Welcome to the Marcotti-Light wiki!

Marcotti-Light is the new name of the light version of the Football Match Result Database, a relational database schema developed by Soccermetrics to create football (soccer) match databases.

Marcotti-Light captures full-time match results and, where applicable, penalty kick shootout results for friendly matches or league, knockout, and hybrid (league+knockout) competitions. It even tracks administrative point deductions. These data are used to enable and support research activities for the benefit of the football analytics community.

The Name

Yes, the Marcotti data schemas are named in honor of football pundit Gabriele Marcotti. The project has nothing to do with him, but he did appreciate the gesture.

Why Marcotti-Light?

Analytics projects depend on data, and the collection and preprocessing of data takes up between 60-80% of a typical project. As project scope gets more complicated, the challenge of collecting and wrangling data becomes more daunting and painful. This data schema project grew out of a desire to collect football data once and access it multiple times and in multiple ways.
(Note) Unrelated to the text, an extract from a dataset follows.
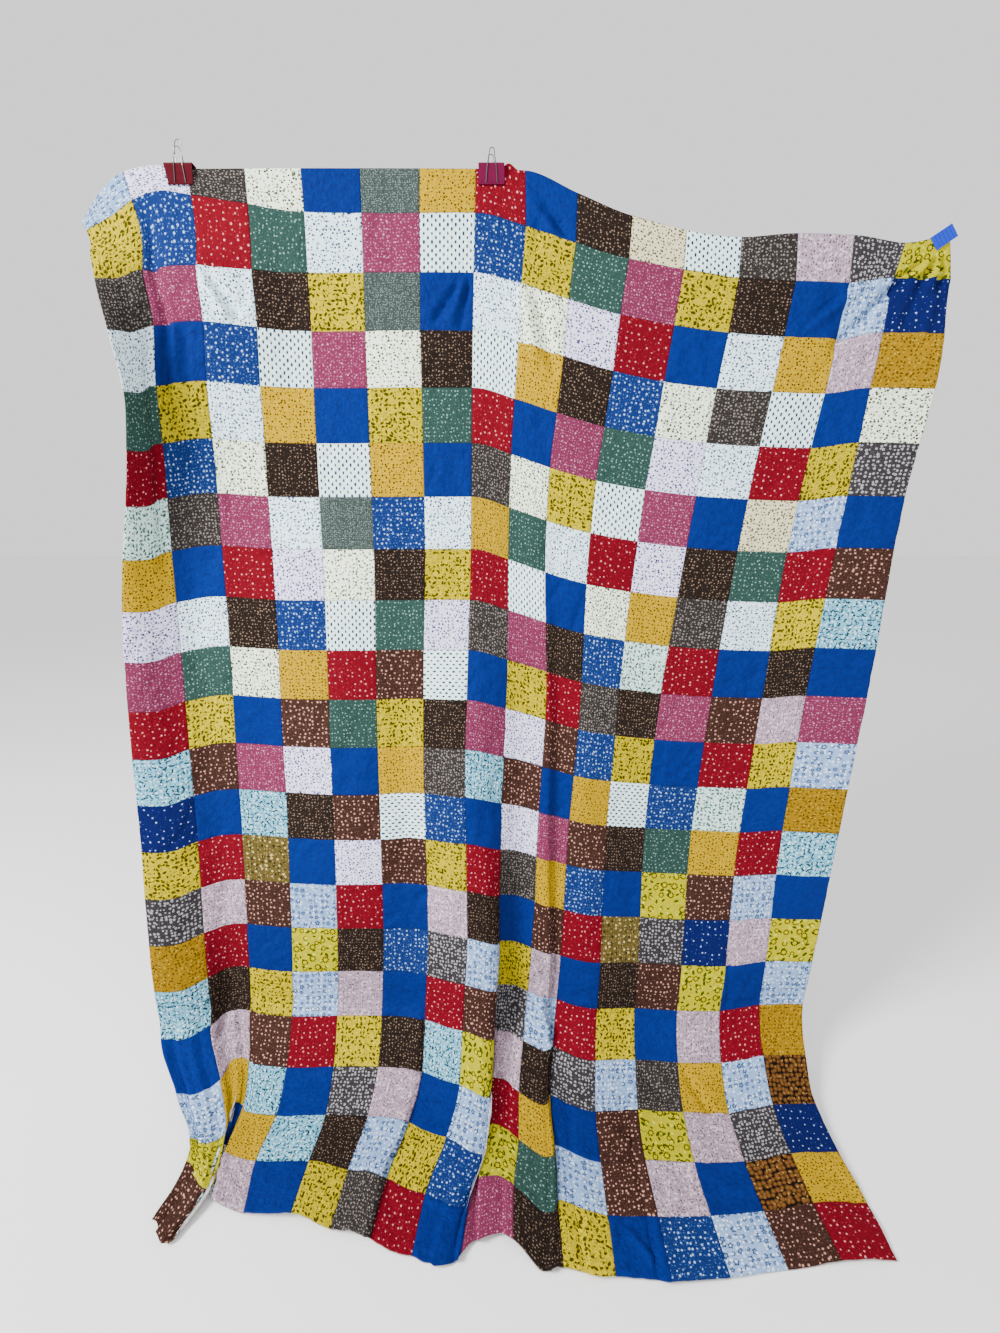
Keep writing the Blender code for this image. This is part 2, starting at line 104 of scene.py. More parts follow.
class Curve:
    """A smooth curve through one column of a short table that never overshoots its rows."""

    def __init__(self, table: tuple[Row, ...], column: int = 1) -> None:
        """Work out the slope at each station.

        Args:
            table: Rows that start with their station, rising.
            column: Which value of a row the curve runs through.
        """
        self.stations = [row[0] for row in table]
        self.values = [row[column] for row in table]
        spans = [b - a for a, b in zip(self.stations, self.stations[1:])]
        rises = [(b - a) / span for a, b, span in zip(self.values, self.values[1:], spans)]
        inner = []
        for before, after, low, high in zip(spans, spans[1:], rises, rises[1:]):
            if low * high <= 0.0:
                inner.append(0.0)
                continue
            weight = (2.0 * after + before) / low + (after + 2.0 * before) / high
            inner.append(3.0 * (before + after) / weight)
        self.slopes = [rises[0], *inner, rises[-1]]

    def at(self, place: float) -> float:
        """Return the value at a place.

        Args:
            place: Where to read the curve; beyond the ends it keeps the end values.

        Returns:
            The value there.
        """
        left = 0
        while left < len(self.stations) - 2 and place > self.stations[left + 1]:
            left += 1
        span = self.stations[left + 1] - self.stations[left]
        part = min(1.0, max(0.0, (place - self.stations[left]) / span))
        square, cube = part * part, part ** 3
        return ((2 * cube - 3 * square + 1) * self.values[left]
                + (cube - 2 * square + part) * span * self.slopes[left]
                + (3 * square - 2 * cube) * self.values[left + 1]
                + (cube - square) * span * self.slopes[left + 1])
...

History of Marcotti and Marcotti-Light

The Marcotti schema was originally called the Football Match Results Database. It was created in 2011 and was refined and extended over the following years. The data models defined by the schema served as the foundation for the Soccermetrics API products, and an analytics library was written to interact with the models.

Marcotti-Light was created to support the former ResultsPage website as a stripped down version of Marcotti that contained full-time results of teams in various types of competitions. It was open-sourced in November of 2015 (link here).

The Current Marcotti-Light Schema

The original data schema consisted of scripts that defined tables and views in raw SQL. Two schemas are created: one for matches involving club teams, and another for matches involving national teams.

The current data schema makes use of the SQLAlchemy database library to map the database tables to Python classes that define the corresponding data models. This allows us to build a collection of data models that are common to club and national team schemas. It also permits the creation of base models with common attributes and methods that are then inherited by other models.

Using SQLAlchemy to define the data schema allows us to offload low-level read/write operations to the library. It also makes it easier to write test suites for these data models.